### Information provided
-*-*-

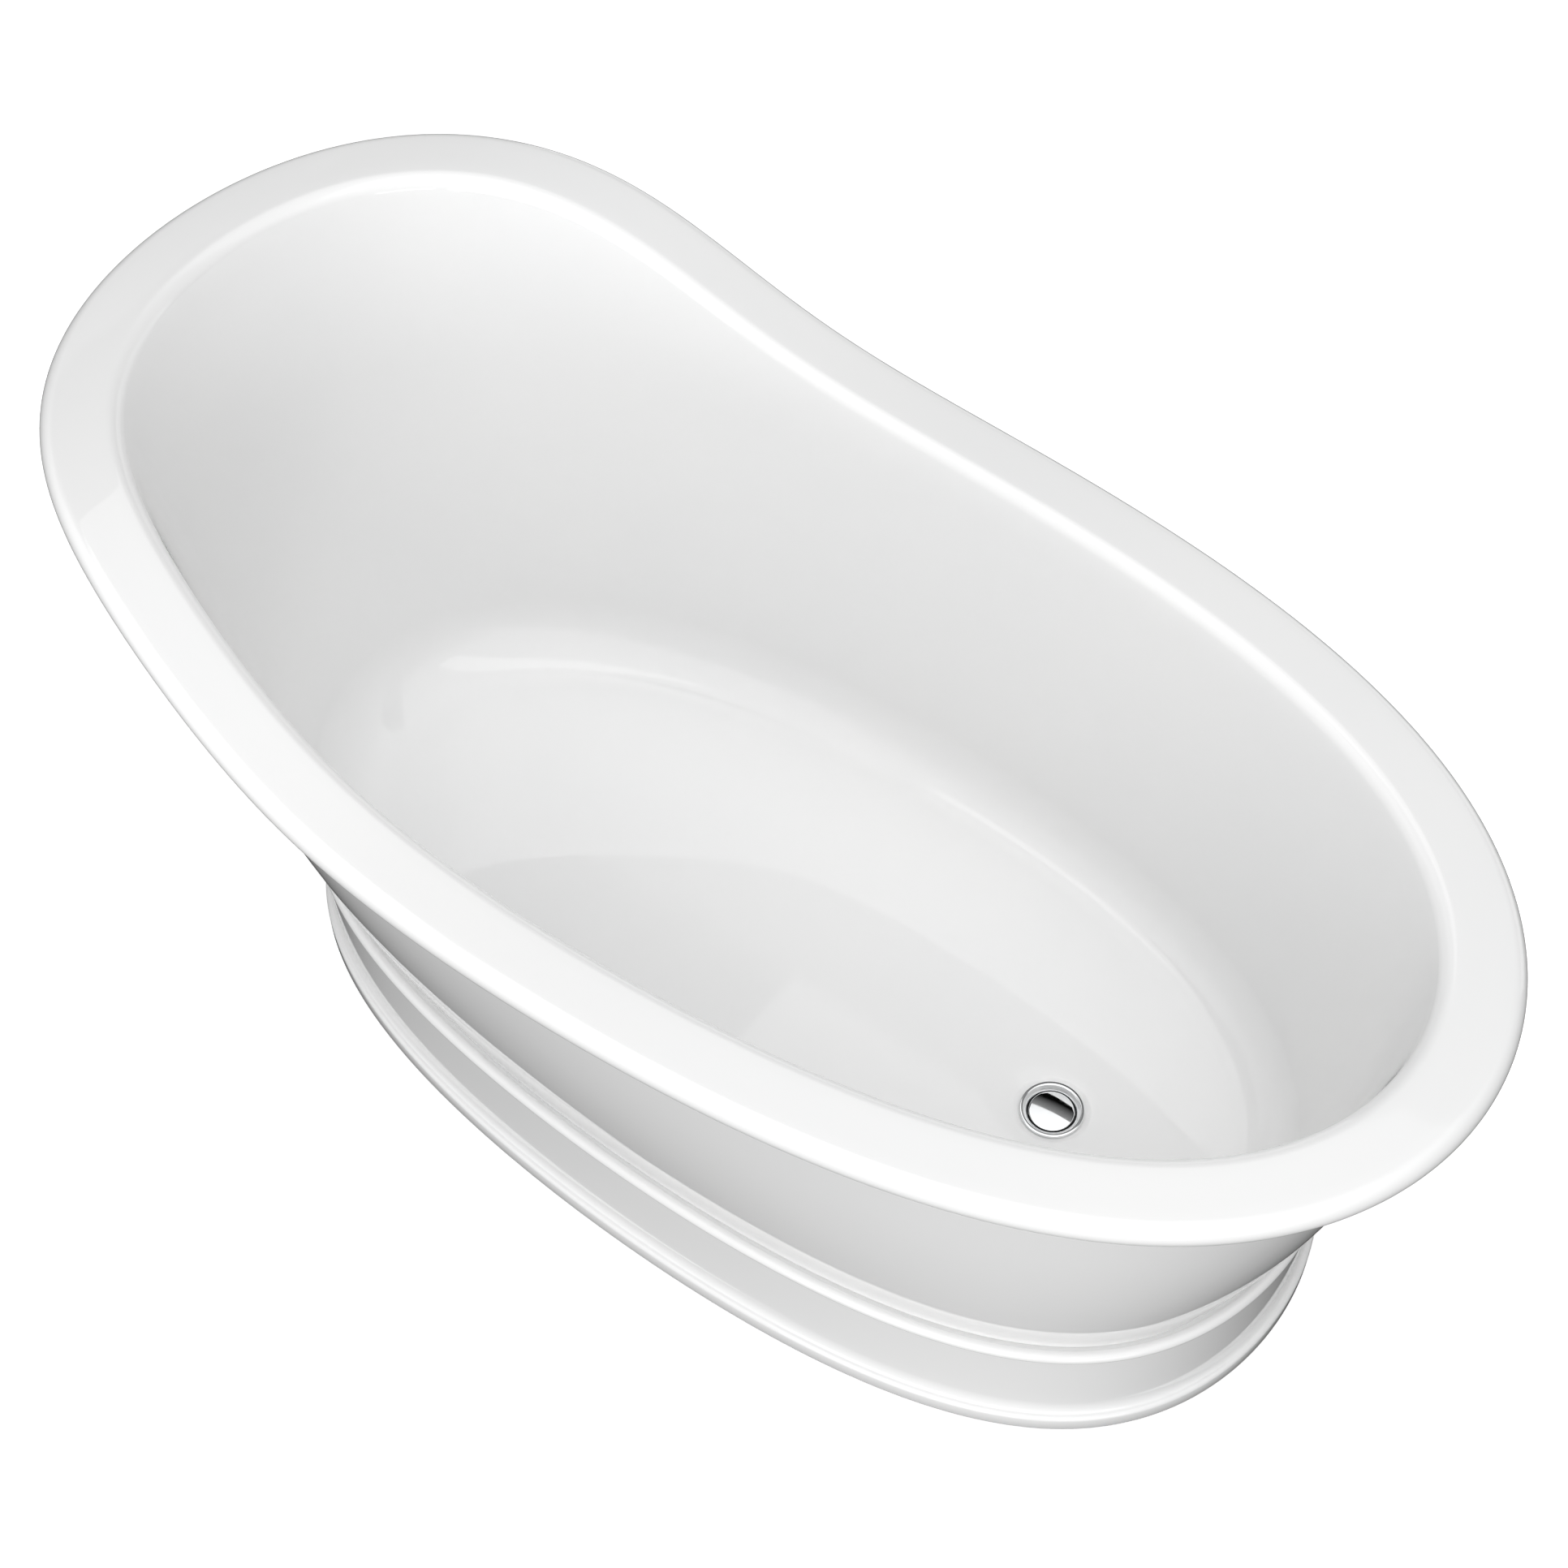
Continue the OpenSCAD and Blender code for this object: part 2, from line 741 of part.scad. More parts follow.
basin();
apron();
plinth();
rim_batten();
base_board();
rail(1);  // rail_left
rail(-1);  // rail_right
crossbar(0);  // crossbar_head
crossbar(1);  // crossbar_middle
crossbar(2);  // crossbar_foot
rivet_nuts();
frame_bolts();
board_screws();
plinth_brackets();
bracket_screws();
foot_weld_nuts();
foot_lock_nuts();
foot_stud(0);  // foot_stud_head_left
foot_pad(0);  // foot_pad_head_left
foot_stud(1);  // foot_stud_head_right
foot_pad(1);  // foot_pad_head_right
foot_stud(2);  // foot_stud_middle
foot_pad(2);  // foot_pad_middle
foot_stud(3);  // foot_stud_foot_left
foot_pad(3);  // foot_pad_foot_left
foot_stud(4);  // foot_stud_foot_right
foot_pad(4);  // foot_pad_foot_right
flange_gasket();
waste_flange();
waste_seal();
friction_washer();
back_nut();
cartridge_body();
cartridge_cap();
plug_spring();
plug_stem();
plug_seal();
plug_cap();
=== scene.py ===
"""Looks of a freestanding slipper bathtub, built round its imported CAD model.

Metres, in the CAD frame: +X to the foot end with the waste, -X to the raised
back, +Z up, the floor at zero. The acrylic shells, the waste, the plug, the feet
and the screws are remade here as fine meshes from the same rules as the CAD solids,
and stand for them. The frame, the board and the rest are the CAD solids themselves.
"""

import json
import math

import bpy
import numpy as np
from mathutils import Matrix, Vector


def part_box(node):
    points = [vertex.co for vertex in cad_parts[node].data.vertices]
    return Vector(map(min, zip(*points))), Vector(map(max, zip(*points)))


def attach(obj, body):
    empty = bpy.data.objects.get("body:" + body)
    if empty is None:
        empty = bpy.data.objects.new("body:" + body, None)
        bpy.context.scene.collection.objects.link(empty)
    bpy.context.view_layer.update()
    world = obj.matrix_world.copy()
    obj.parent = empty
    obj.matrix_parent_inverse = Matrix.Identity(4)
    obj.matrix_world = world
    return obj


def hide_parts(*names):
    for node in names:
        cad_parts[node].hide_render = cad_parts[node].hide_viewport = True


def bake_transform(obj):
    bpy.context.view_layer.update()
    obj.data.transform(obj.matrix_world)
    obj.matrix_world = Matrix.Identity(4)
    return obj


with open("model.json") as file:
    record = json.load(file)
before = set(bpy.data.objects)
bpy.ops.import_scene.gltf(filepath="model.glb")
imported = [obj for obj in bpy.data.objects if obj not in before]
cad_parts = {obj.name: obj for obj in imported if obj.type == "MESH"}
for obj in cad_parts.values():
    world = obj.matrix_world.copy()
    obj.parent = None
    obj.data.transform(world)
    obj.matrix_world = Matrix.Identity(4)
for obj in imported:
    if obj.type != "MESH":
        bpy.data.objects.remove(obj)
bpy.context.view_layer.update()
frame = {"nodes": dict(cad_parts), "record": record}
nodes = frame["nodes"]

# ------------------------------------------------------------------ dimensions

STATIONS = 384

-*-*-

### Stated problem
Extract all of the data exactly as written.

### Reply
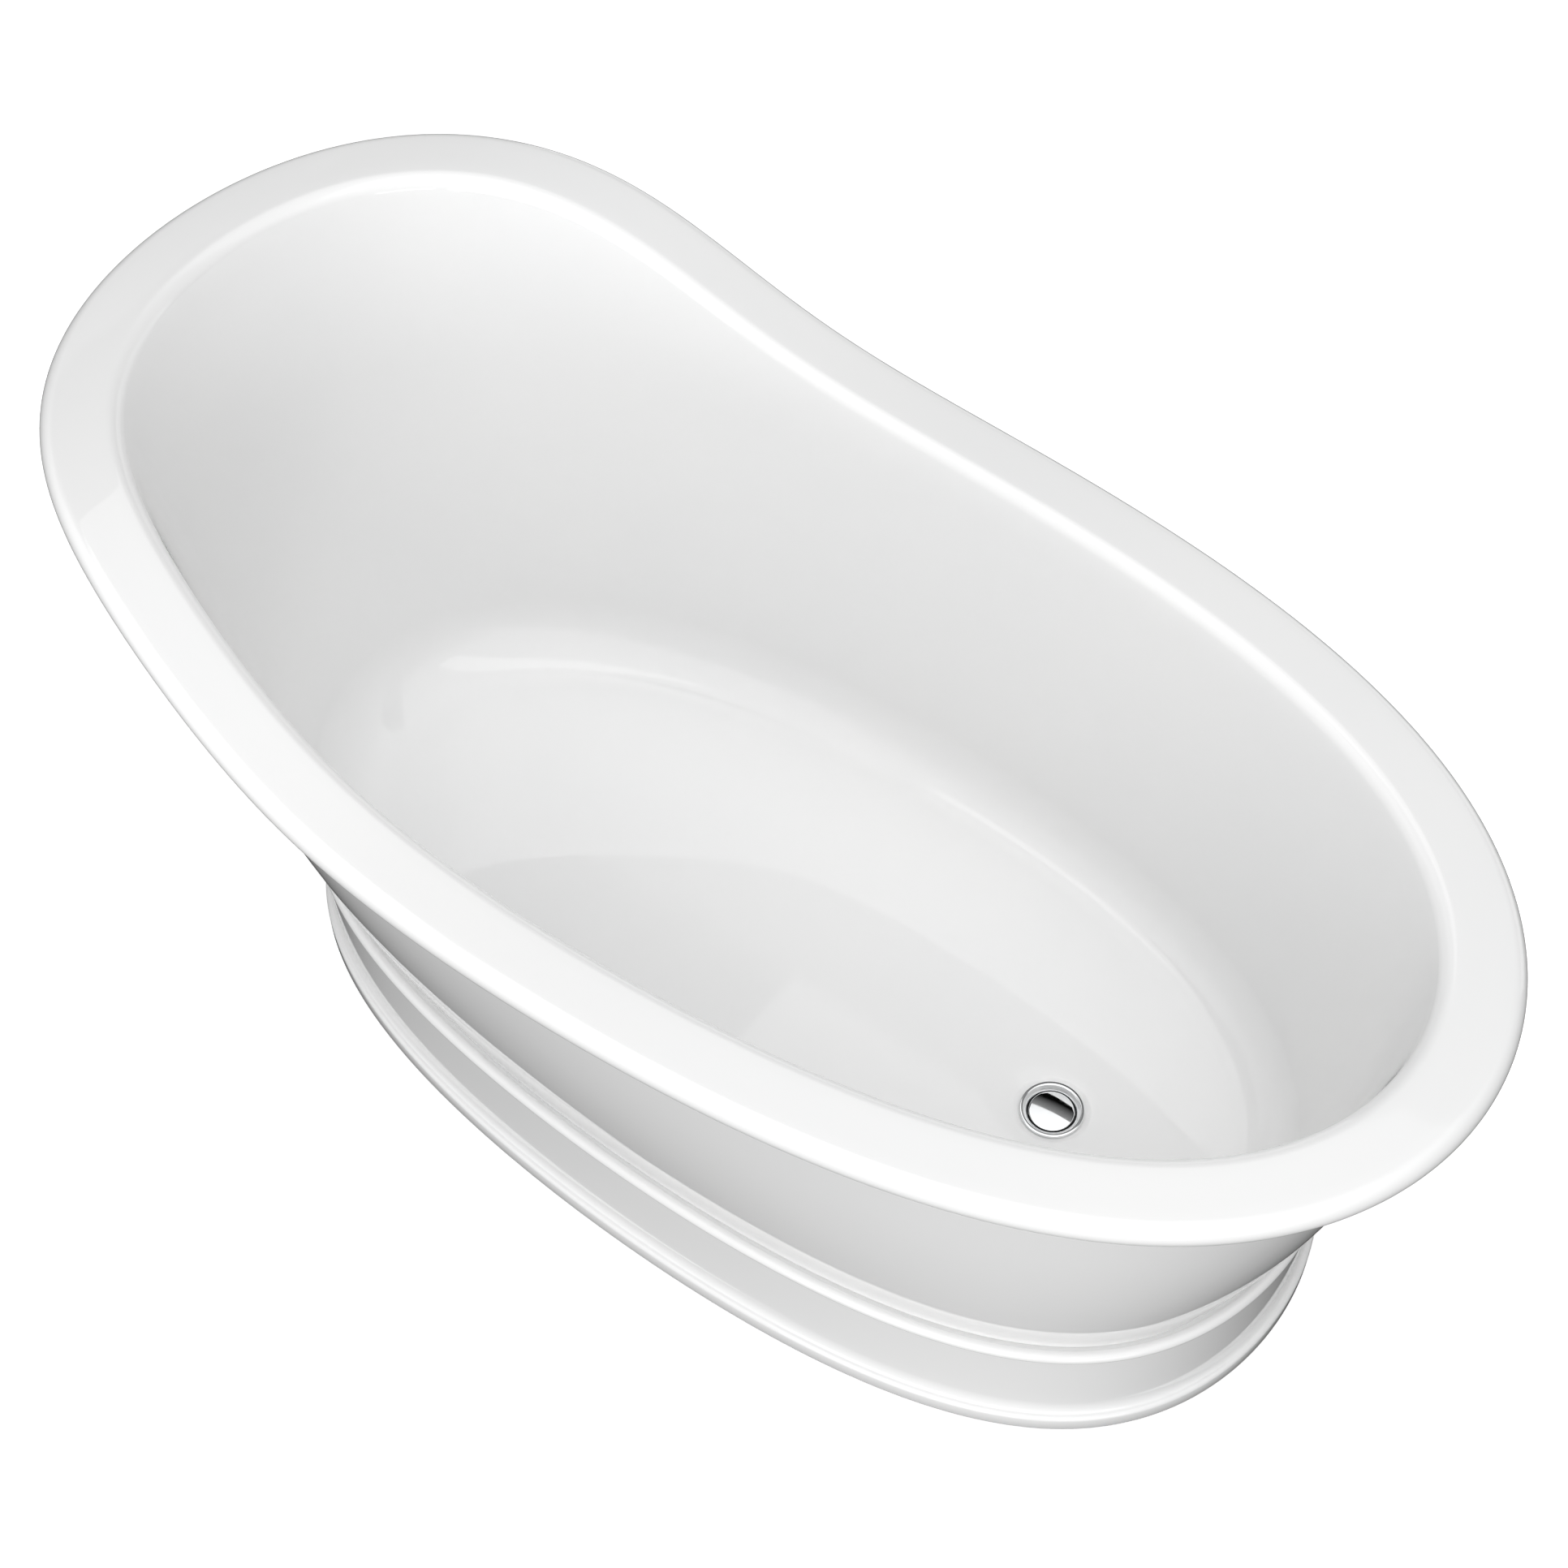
Continue the OpenSCAD and Blender code for this object: part 2, from line 741 of part.scad. More parts follow.
basin();
apron();
plinth();
rim_batten();
base_board();
rail(1);  // rail_left
rail(-1);  // rail_right
crossbar(0);  // crossbar_head
crossbar(1);  // crossbar_middle
crossbar(2);  // crossbar_foot
rivet_nuts();
frame_bolts();
board_screws();
plinth_brackets();
bracket_screws();
foot_weld_nuts();
foot_lock_nuts();
foot_stud(0);  // foot_stud_head_left
foot_pad(0);  // foot_pad_head_left
foot_stud(1);  // foot_stud_head_right
foot_pad(1);  // foot_pad_head_right
foot_stud(2);  // foot_stud_middle
foot_pad(2);  // foot_pad_middle
foot_stud(3);  // foot_stud_foot_left
foot_pad(3);  // foot_pad_foot_left
foot_stud(4);  // foot_stud_foot_right
foot_pad(4);  // foot_pad_foot_right
flange_gasket();
waste_flange();
waste_seal();
friction_washer();
back_nut();
cartridge_body();
cartridge_cap();
plug_spring();
plug_stem();
plug_seal();
plug_cap();
=== scene.py ===
"""Looks of a freestanding slipper bathtub, built round its imported CAD model.

Metres, in the CAD frame: +X to the foot end with the waste, -X to the raised
back, +Z up, the floor at zero. The acrylic shells, the waste, the plug, the feet
and the screws are remade here as fine meshes from the same rules as the CAD solids,
and stand for them. The frame, the board and the rest are the CAD solids themselves.
"""

import json
import math

import bpy
import numpy as np
from mathutils import Matrix, Vector


def part_box(node):
    points = [vertex.co for vertex in cad_parts[node].data.vertices]
    return Vector(map(min, zip(*points))), Vector(map(max, zip(*points)))


def attach(obj, body):
    empty = bpy.data.objects.get("body:" + body)
    if empty is None:
        empty = bpy.data.objects.new("body:" + body, None)
        bpy.context.scene.collection.objects.link(empty)
    bpy.context.view_layer.update()
    world = obj.matrix_world.copy()
    obj.parent = empty
    obj.matrix_parent_inverse = Matrix.Identity(4)
    obj.matrix_world = world
    return obj


def hide_parts(*names):
    for node in names:
        cad_parts[node].hide_render = cad_parts[node].hide_viewport = True


def bake_transform(obj):
    bpy.context.view_layer.update()
    obj.data.transform(obj.matrix_world)
    obj.matrix_world = Matrix.Identity(4)
    return obj


with open("model.json") as file:
    record = json.load(file)
before = set(bpy.data.objects)
bpy.ops.import_scene.gltf(filepath="model.glb")
imported = [obj for obj in bpy.data.objects if obj not in before]
cad_parts = {obj.name: obj for obj in imported if obj.type == "MESH"}
for obj in cad_parts.values():
    world = obj.matrix_world.copy()
    obj.parent = None
    obj.data.transform(world)
    obj.matrix_world = Matrix.Identity(4)
for obj in imported:
    if obj.type != "MESH":
        bpy.data.objects.remove(obj)
bpy.context.view_layer.update()
frame = {"nodes": dict(cad_parts), "record": record}
nodes = frame["nodes"]

# ------------------------------------------------------------------ dimensions

STATIONS = 384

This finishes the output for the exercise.